これらのデータを、具体的な数値やグラフ、そしてストーリーテリングを交えながら経営層に報告することで、共創活動が単なるコストではなく、未来への戦略的な投資であるという認識を共有し、継続的な支援を得るための強力な材料となります。
組織定着と文化醸成へのアプローチ
データ駆動型意思決定をR&D部門に定着させるためには、単にツールを導入するだけでなく、組織文化として根付かせることが重要です。
- 成功事例の共有: データ活用によって具体的な成果(例: 開発期間短縮、市場での成功、新たな技術の発見)が生まれた事例を積極的に社内で共有します。これにより、データ活用の重要性に対する認識を高め、他のチームのモチベーションを喚起します。
- トレーニングとスキル開発: データ分析の基礎、特定の分析ツールの使い方、そして共創活動から得られたデータをいかに解釈し、意思決定に繋げるかといったトレーニングを定期的に実施します。R&D人材のデータリテラシー向上は不可欠です。
- データガバナンスと透明性: どのようなデータが収集され、どのように利用されるのか、その目的とプロセスを明確にし、部門内で共有します。データの信頼性と透明性を確保することで、従業員が安心して共創活動に参加し、データ提供に協力する土壌を育みます。

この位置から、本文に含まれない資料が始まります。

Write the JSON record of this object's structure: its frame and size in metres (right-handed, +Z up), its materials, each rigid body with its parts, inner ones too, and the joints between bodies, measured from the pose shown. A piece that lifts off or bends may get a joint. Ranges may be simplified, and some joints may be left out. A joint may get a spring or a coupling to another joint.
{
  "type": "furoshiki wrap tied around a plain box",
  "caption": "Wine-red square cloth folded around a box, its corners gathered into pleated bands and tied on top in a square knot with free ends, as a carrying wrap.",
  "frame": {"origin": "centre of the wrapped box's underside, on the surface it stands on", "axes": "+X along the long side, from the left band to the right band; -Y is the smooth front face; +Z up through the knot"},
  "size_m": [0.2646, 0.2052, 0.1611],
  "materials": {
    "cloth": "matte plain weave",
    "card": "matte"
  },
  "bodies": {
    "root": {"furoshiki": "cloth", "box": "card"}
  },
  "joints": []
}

- 継続的なフィードバックループ: データ分析の結果を共創活動の設計や運営にフィードバックし、プロセスを継続的に改善します。このサイクルを通じて、データ活用が組織の学習能力を高め、より効果的なイノベーション活動へと繋がります。
導入における留意点とセキュリティ
データ駆動型共創活動を推進するにあたっては、いくつかの留意点があります。
- データプライバシーとセキュリティ: 参加者の個人情報や機密性の高いアイデアデータを取り扱うため、選定するオンラインツールが十分なセキュリティ対策(暗号化、アクセス制御、データ所在地など)を講じているかを確認することが重要です。部門内の情報セキュリティポリシーとの整合性も検証します。

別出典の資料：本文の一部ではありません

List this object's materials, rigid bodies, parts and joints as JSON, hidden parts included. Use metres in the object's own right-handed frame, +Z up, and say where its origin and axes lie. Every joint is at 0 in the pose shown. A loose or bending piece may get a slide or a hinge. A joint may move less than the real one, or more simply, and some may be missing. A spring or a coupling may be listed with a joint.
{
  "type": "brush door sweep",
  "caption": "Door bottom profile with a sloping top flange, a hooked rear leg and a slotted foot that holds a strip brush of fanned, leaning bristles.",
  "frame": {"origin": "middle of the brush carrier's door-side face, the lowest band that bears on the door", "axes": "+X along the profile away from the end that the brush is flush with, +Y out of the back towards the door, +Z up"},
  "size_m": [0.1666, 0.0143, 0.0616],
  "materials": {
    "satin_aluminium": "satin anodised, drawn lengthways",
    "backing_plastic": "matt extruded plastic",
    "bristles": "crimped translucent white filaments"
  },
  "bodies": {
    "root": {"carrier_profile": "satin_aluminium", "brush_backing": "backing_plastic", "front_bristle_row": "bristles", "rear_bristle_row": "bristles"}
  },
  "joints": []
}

- データガバナンスの確立: 誰がどのようなデータにアクセスでき、どのように利用・管理するのかといったデータガバナンスのルールを明確に定めます。これにより、データの悪用や誤用を防ぎ、信頼性を維持します。
- ツールの選定: 目的に合致したデータ収集機能を持つツールを選定することが重要です。単に多機能であるだけでなく、使いやすさ、既存システムとの連携性、拡張性、そして費用対効果を総合的に評価します。
- 過度なデータへの依存の回避: データは意思決定をサポートする強力なツールですが、唯一の判断基準とすべきではありません。直感や経験、専門家の知見とのバランスを取りながら、データを活用することが賢明です。
まとめ:データ活用が拓くR&Dイノベーションの未来
R&D部門におけるオンライン共創活動は、多様な視点を取り入れ、新たな価値を創造するための強力な手段です。そして、この活動から生み出される「データ資産」を戦略的に活用することは、意思決定の質を向上させ、イノベーションのROIを明確に評価し、経営層への説明責任を果たす上で不可欠です。
データ駆動型のアプローチは、共創活動を単なるイベントから、継続的な学習と改善のプロセスへと昇華させます。適切なツールの選定、体系的なデータ分析、そして何よりもデータ活用を支える組織文化の醸成を通じて、R&D部門はより効率的かつ効果的にイノベーションを推進し、企業の持続的な成長に貢献できるでしょう。